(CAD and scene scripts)
○ ○ ○ ○ ○

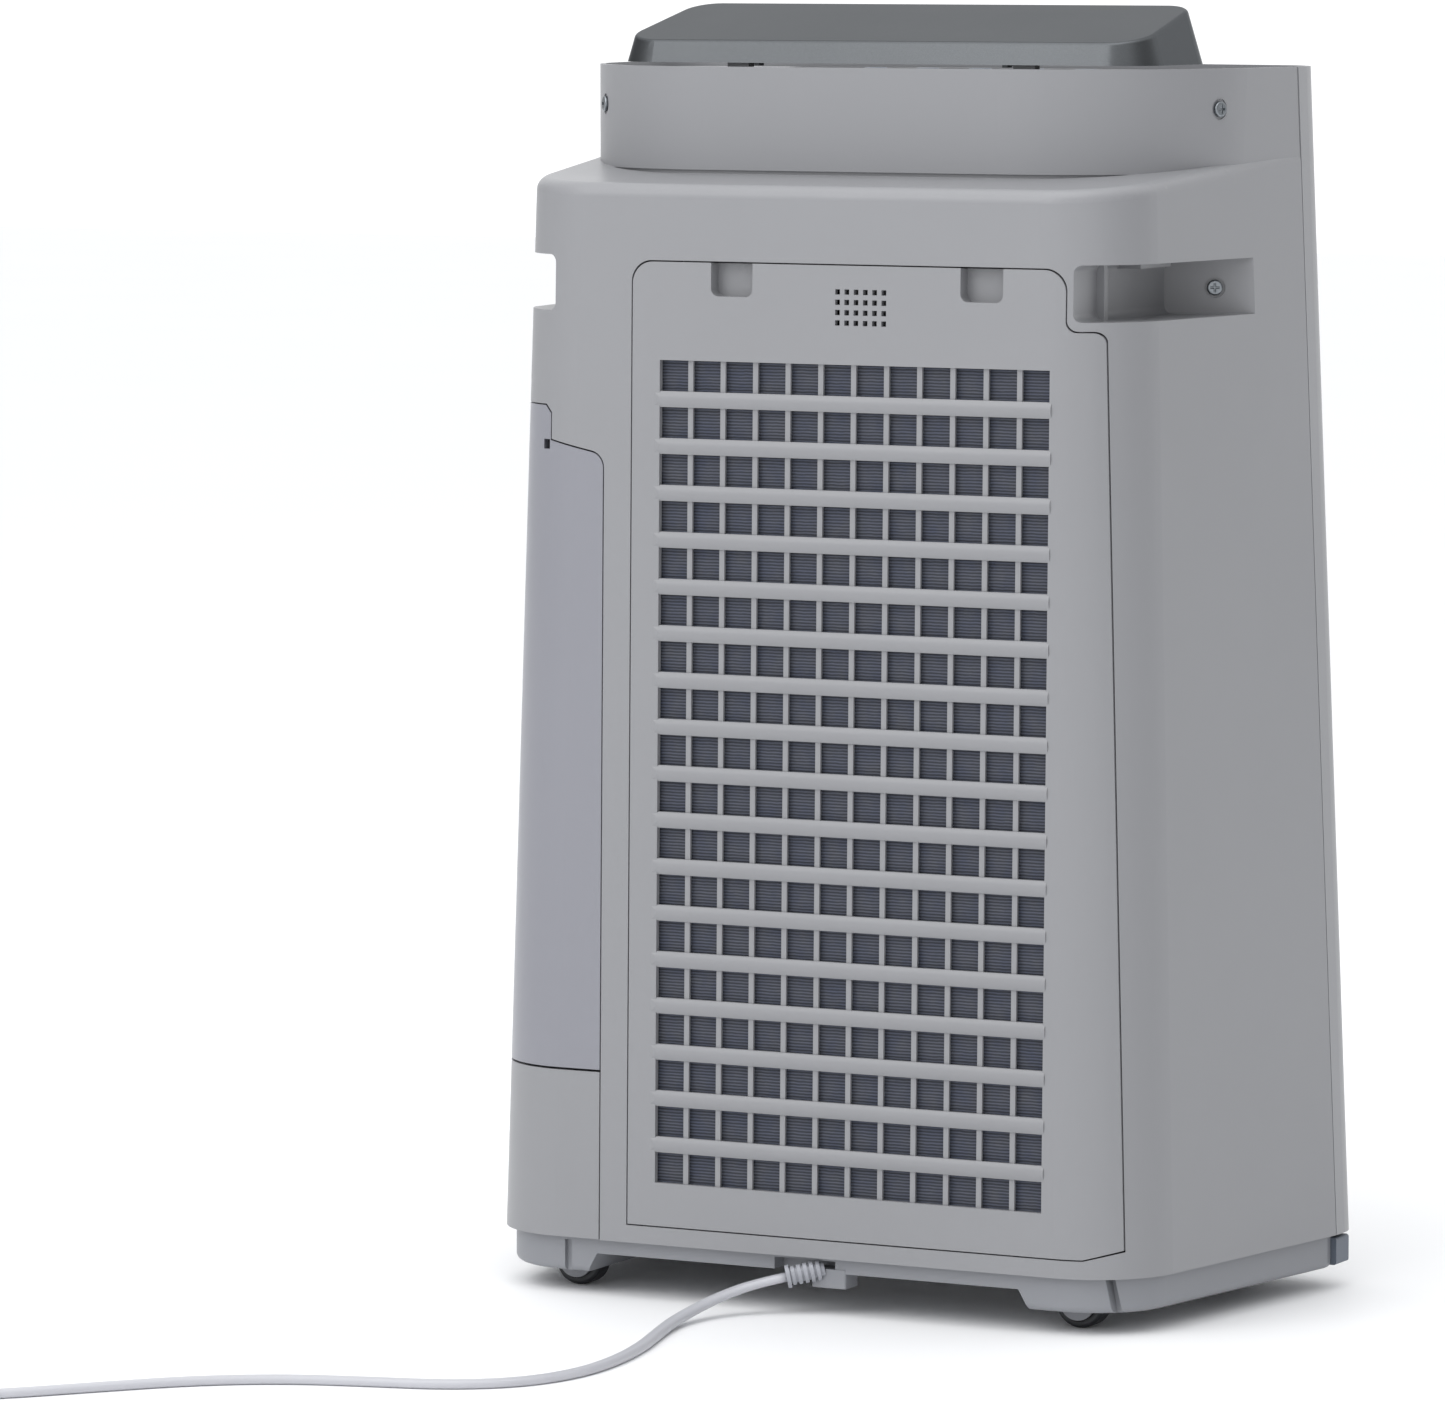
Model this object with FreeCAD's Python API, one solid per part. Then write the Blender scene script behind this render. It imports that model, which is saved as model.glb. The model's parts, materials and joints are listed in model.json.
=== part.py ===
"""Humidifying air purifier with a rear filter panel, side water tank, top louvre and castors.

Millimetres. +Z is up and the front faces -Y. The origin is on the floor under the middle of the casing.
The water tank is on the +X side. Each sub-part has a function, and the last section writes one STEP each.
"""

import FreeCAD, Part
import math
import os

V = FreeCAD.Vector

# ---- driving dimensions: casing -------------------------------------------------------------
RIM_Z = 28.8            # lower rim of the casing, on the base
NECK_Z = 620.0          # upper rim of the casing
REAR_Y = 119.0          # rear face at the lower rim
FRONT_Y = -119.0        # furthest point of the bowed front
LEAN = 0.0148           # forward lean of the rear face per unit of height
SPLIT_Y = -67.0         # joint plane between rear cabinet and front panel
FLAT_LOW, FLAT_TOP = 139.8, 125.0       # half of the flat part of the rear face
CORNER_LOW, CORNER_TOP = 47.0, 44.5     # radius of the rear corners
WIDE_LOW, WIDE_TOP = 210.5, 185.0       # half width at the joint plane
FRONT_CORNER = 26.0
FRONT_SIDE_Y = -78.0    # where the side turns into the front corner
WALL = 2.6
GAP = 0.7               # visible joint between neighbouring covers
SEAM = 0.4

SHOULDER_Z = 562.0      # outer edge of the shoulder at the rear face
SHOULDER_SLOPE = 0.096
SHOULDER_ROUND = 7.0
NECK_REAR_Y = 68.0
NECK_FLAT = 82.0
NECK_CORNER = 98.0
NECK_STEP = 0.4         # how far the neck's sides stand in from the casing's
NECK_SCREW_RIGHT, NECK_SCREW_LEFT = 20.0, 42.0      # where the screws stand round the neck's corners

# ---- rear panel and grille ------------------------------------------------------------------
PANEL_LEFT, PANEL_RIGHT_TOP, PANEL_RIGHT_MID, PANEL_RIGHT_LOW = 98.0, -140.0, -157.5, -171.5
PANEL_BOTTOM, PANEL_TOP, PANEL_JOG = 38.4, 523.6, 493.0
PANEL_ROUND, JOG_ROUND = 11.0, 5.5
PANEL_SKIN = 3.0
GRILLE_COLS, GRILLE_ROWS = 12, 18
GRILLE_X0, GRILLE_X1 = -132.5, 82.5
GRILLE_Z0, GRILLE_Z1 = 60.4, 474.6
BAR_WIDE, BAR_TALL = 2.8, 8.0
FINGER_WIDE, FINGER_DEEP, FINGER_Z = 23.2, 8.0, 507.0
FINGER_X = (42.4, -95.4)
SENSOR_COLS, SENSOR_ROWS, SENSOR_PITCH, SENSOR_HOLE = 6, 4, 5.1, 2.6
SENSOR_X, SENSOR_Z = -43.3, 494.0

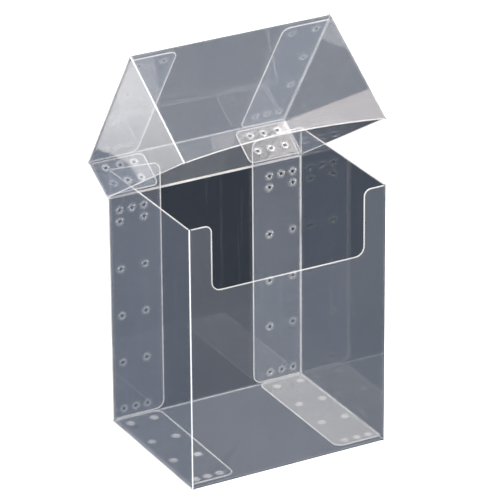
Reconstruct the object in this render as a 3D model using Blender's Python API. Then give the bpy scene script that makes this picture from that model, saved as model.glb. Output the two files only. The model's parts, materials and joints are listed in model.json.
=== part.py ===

○ ○ ○ ○ ○

-- SHORT PROBLEM --
All lines from the one with "Reconstruct the object" through the final line above are to be quoted exactly; quote no other line.

-- ANSWER TO THE EXERCISE --
Reconstruct the object in this render as a 3D model using Blender's Python API. Then give the bpy scene script that makes this picture from that model, saved as model.glb. Output the two files only. The model's parts, materials and joints are listed in model.json.
=== part.py ===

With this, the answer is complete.